Aluminum reacts with sulfuric acid to form aluminum sulfate and hydrogen. What is the volume of hydrogen gas in liters (L) produced at $300\mathrm{K}$ and $1.0\mathrm{atm}$ pressure, when$5.4\mathrm{g}$of aluminum and $50.0\mathrm{mL}$ of $5.0\mathrm{M}$ sulfuric acid are combined for the reaction?

Answer 1

Given reaction:

$\underset{\left(\mathrm{Aluminium}\right)}{\underbrace{2\mathrm{Al}\left(\mathrm{s}\right)}}+\underset{(\mathrm{Sulphuric}\mathrm{acid})}{\underbrace{3{\mathrm{H}}_2{\mathrm{SO}}_4\left(\mathrm{aq}\right)}}\to \underset{(\mathrm{Aluminium}\mathrm{sulphate})}{\underbrace{{\mathrm{Al}}_2{\left({\mathrm{SO}}_4\right)}_3\left(\mathrm{s}\right)}}+\underset{(\mathrm{Hydrogen}\mathrm{gas})}{\underbrace{3{\mathrm{H}}_2\left(\mathrm{g}\right)}\uparrow }$

Given:

$$\begin{gathered} \mathrm{T}=300\mathrm{K} \\ \mathrm{P}=1.0\mathrm{atm} \\ {\mathrm{V}}_{\left({\mathrm{H}}_2{\mathrm{SO}}_4\right)}=50.0\mathrm{mL} \\ {\mathrm{Molarity}}_{\left({\mathrm{H}}_2{\mathrm{SO}}_4\right)}=5.0\mathrm{M} \end{gathered}$$

Given mass of $\mathrm{Al}=5.4\mathrm{g}$

Molar mass of $\mathrm{Al}=27\mathrm{g}$

Step 1: Find the number of moles of Aluminium and Sulphuric acid.

We know that,

$$\begin{gathered} \mathrm{No}.\mathrm{of}\mathrm{moles}=\frac{\mathrm{Given}\mathrm{mass}}{\mathrm{Molar}\mathrm{mass}} \\ \mathrm{No}.\mathrm{of}\mathrm{moles}=\frac{5.4\mathrm{g}}{27{\mathrm{gmol}}^{-1}} \\ \mathrm{No}.\mathrm{of}\mathrm{moles}=0.2\mathrm{moles} \end{gathered}$$

Similarly, we could find out the number of moles of Sulphuric acid.

$$\begin{gathered} \mathrm{No}.\mathrm{of}\mathrm{moles}\mathrm{of}{\mathrm{H}}_2{\mathrm{SO}}_4=\frac{\mathrm{M}\times \mathrm{V}}{1000} \\ \mathrm{No}.\mathrm{of}\mathrm{moles}\mathrm{of}{\mathrm{H}}_2{\mathrm{SO}}_4=\frac{5\times 50}{1000}=0.25\mathrm{moles} \end{gathered}$$

$\mathrm{As},\frac{0.2}{2}>\frac{0.25}{3},{\mathrm{H}}_2{\mathrm{SO}}_4$is the limiting reagent (The substance that is totally consumed in a reaction is called the limiting reagent).

Now by using the stoichiometric concept (Stoichiometry as the calculation of products and reactants in a chemical reaction.
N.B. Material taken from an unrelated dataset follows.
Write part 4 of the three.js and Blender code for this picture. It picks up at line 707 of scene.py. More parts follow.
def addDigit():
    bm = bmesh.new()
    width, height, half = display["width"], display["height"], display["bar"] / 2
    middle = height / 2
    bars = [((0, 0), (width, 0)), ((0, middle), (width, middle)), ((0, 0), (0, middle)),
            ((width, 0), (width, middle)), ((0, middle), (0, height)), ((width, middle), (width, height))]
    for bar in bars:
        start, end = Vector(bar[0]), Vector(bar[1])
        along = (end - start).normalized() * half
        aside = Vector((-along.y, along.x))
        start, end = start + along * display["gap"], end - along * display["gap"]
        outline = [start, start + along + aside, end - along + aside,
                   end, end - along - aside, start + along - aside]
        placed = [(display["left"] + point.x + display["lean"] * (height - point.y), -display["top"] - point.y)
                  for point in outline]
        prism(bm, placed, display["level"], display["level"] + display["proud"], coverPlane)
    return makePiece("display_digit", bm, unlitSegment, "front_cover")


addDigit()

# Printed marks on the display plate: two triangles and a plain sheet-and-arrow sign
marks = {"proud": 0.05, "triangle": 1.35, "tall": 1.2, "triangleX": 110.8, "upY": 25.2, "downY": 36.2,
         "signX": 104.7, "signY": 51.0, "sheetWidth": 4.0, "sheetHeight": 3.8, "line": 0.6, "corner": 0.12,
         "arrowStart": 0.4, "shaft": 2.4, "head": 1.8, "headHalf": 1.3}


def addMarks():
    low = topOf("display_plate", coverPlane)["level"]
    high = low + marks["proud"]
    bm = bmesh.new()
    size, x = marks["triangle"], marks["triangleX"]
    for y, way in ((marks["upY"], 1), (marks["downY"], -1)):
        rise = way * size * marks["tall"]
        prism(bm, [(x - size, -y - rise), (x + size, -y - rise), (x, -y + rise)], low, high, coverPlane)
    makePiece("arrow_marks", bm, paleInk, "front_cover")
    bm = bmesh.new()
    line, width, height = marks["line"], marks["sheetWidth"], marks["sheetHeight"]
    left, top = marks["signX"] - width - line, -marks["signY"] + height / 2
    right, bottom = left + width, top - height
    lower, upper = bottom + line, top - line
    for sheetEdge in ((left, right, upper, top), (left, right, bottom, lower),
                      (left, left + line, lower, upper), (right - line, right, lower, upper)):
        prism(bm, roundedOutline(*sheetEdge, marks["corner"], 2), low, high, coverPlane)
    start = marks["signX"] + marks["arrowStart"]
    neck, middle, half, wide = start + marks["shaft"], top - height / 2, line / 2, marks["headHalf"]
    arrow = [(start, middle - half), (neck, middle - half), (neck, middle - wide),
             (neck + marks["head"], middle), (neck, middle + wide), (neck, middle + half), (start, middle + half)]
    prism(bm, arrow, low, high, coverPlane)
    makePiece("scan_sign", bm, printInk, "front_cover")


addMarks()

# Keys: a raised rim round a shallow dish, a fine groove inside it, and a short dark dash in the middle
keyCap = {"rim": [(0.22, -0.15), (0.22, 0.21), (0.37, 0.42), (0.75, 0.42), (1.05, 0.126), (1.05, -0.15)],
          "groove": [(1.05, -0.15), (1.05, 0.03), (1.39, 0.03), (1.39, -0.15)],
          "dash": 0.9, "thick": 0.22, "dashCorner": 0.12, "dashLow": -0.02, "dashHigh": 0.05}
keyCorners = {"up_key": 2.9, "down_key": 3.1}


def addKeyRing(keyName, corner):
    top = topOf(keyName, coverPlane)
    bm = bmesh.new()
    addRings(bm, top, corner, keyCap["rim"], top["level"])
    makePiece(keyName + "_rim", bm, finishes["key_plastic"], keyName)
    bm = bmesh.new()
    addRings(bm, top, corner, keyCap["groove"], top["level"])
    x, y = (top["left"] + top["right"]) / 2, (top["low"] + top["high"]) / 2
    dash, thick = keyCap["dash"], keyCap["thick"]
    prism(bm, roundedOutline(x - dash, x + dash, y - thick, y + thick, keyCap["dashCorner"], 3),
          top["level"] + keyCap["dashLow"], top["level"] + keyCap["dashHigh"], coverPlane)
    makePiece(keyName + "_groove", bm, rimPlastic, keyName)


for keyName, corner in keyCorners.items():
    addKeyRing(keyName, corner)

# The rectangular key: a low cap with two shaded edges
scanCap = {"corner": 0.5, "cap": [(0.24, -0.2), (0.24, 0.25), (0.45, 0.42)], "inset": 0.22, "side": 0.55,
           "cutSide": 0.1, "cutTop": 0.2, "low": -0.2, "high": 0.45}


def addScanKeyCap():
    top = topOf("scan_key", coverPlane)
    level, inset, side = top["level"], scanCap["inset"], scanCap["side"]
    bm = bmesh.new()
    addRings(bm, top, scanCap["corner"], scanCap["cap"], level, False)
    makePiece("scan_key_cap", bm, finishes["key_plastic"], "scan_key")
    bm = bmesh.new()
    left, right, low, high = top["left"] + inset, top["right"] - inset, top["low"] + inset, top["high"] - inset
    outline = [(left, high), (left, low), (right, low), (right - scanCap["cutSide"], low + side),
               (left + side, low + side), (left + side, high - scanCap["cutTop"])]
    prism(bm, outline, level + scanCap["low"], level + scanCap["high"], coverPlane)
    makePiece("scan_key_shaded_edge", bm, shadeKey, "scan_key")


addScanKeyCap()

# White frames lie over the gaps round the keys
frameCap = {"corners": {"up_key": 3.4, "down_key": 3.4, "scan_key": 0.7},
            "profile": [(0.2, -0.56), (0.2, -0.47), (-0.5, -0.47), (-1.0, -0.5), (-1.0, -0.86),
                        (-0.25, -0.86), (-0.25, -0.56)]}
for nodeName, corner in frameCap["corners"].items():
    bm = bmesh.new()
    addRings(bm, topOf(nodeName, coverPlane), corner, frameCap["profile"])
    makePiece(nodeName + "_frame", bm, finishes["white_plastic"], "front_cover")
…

It is basically concerned with numbers.), one could say,

When 2 moles of Aluminum are made to react with 3 moles of Sulphuric acid, 3 moles of hydrogen gas are formed.
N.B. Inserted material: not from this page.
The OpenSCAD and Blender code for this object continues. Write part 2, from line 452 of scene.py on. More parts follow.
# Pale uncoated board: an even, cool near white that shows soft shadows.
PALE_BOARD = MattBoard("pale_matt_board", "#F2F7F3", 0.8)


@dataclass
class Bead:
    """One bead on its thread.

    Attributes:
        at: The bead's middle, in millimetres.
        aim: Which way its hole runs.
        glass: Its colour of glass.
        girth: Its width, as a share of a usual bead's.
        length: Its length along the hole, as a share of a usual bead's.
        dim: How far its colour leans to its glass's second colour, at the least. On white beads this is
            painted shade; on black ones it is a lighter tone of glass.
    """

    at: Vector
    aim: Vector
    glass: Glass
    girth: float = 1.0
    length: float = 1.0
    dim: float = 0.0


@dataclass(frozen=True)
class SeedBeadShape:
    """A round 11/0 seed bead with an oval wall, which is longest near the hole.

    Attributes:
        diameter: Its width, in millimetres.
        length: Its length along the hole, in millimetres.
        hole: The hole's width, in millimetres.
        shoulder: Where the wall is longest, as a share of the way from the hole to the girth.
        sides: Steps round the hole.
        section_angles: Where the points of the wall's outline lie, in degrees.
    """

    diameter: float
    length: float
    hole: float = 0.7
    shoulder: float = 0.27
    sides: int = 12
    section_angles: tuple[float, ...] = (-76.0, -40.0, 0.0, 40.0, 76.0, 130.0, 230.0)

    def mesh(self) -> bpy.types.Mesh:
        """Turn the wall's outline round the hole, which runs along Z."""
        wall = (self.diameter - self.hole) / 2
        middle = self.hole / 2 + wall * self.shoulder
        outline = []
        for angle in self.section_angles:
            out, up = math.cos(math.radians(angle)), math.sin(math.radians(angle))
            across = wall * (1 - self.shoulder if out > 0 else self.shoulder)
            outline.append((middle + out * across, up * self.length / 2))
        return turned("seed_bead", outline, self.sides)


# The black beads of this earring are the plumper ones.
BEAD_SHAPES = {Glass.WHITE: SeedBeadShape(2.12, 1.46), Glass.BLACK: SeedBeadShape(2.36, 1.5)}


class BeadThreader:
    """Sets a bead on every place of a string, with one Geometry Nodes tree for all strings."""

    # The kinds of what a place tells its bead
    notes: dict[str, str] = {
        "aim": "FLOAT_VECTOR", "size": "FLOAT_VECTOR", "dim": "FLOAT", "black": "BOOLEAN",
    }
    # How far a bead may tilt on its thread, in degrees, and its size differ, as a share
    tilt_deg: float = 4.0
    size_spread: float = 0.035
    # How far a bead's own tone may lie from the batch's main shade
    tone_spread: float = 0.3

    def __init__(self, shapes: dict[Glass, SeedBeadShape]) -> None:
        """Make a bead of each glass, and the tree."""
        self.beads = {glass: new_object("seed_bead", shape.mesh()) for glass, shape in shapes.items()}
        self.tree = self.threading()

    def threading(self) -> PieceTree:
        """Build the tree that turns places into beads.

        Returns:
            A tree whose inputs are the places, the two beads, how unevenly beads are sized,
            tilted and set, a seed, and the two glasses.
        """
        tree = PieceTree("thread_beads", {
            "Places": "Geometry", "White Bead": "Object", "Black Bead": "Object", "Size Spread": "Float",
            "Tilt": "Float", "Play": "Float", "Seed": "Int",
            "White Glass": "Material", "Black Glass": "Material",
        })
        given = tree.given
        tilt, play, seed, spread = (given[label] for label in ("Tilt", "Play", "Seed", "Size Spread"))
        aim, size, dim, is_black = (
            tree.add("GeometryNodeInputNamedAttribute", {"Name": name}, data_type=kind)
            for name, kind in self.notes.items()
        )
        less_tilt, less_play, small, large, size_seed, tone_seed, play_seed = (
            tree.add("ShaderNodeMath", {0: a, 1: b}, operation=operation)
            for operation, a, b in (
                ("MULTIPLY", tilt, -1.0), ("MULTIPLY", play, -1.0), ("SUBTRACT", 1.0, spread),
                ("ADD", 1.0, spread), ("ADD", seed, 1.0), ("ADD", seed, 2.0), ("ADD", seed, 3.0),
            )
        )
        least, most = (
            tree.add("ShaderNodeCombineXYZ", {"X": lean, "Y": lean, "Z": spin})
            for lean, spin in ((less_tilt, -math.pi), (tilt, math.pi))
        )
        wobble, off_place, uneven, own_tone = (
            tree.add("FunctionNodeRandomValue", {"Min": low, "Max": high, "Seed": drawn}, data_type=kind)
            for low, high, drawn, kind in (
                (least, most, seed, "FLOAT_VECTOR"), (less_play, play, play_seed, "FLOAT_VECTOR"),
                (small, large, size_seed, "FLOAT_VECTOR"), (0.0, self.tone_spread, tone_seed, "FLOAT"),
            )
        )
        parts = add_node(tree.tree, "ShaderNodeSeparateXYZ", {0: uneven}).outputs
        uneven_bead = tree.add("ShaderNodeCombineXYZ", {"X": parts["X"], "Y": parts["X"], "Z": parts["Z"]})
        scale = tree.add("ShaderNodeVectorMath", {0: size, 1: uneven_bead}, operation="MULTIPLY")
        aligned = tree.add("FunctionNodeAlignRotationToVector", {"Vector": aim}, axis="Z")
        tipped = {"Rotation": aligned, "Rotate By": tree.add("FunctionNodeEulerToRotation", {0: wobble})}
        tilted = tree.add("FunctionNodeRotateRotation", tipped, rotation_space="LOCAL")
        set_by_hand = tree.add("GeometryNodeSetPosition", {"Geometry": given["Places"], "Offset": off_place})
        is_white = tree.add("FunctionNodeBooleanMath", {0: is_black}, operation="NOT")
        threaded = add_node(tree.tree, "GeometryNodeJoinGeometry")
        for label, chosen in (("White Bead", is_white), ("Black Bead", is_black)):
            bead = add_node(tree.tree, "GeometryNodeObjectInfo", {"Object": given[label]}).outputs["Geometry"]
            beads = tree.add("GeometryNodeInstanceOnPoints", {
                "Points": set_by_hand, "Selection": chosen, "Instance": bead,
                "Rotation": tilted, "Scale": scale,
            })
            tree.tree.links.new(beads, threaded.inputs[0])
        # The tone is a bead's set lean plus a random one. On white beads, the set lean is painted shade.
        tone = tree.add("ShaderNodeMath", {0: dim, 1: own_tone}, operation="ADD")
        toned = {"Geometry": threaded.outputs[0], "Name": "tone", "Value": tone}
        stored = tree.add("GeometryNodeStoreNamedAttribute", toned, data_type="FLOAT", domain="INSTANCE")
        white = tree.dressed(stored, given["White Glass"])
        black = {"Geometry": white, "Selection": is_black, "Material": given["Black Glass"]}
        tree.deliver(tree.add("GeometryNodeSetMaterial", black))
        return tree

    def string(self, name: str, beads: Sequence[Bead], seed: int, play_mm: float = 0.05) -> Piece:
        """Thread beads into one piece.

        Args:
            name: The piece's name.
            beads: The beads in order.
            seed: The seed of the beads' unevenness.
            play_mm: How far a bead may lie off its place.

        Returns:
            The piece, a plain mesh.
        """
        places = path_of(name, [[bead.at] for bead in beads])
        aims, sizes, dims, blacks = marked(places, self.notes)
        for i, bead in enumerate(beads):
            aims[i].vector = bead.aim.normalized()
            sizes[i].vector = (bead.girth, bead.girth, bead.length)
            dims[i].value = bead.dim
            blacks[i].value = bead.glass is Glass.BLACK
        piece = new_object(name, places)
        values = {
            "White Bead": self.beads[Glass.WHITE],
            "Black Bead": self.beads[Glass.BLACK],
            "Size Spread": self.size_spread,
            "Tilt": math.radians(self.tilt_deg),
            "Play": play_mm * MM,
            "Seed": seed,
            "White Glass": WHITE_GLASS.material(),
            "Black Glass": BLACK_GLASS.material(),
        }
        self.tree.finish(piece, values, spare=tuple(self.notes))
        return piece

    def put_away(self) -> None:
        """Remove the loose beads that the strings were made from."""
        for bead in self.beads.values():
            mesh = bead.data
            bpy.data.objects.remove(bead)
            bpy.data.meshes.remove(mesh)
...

$\mathrm{Moles}\mathrm{of}\mathrm{hydrogen}\mathrm{formed}=\frac{3\times 0.25}{3}=0.25\mathrm{moles}.$

Step 2: Find the volume of hydrogen gas.

Now by Idea gas equation,

$\mathrm{PV}=\mathrm{nRT}$

Where,

$\mathrm{P}=$Pressure,

$\mathrm{V}=$Volume

$\mathrm{n}=$no. of moles

$\mathrm{R}=0.082{\mathrm{LatmK}}^{-1}{\mathrm{mol}}^{-1}$ (gas constant)

$\mathrm{T}=$Temperature.

$$\begin{gathered} \mathrm{V}=\frac{\mathrm{nRT}}{\mathrm{P}} \\ \mathrm{V}=\frac{0.25\times 0.082\times 300}{1} \\ \mathrm{V}=6.15\mathrm{L} \end{gathered}$$

Therefore the amount of hydrogen gas produced is $6.15\mathrm{L}$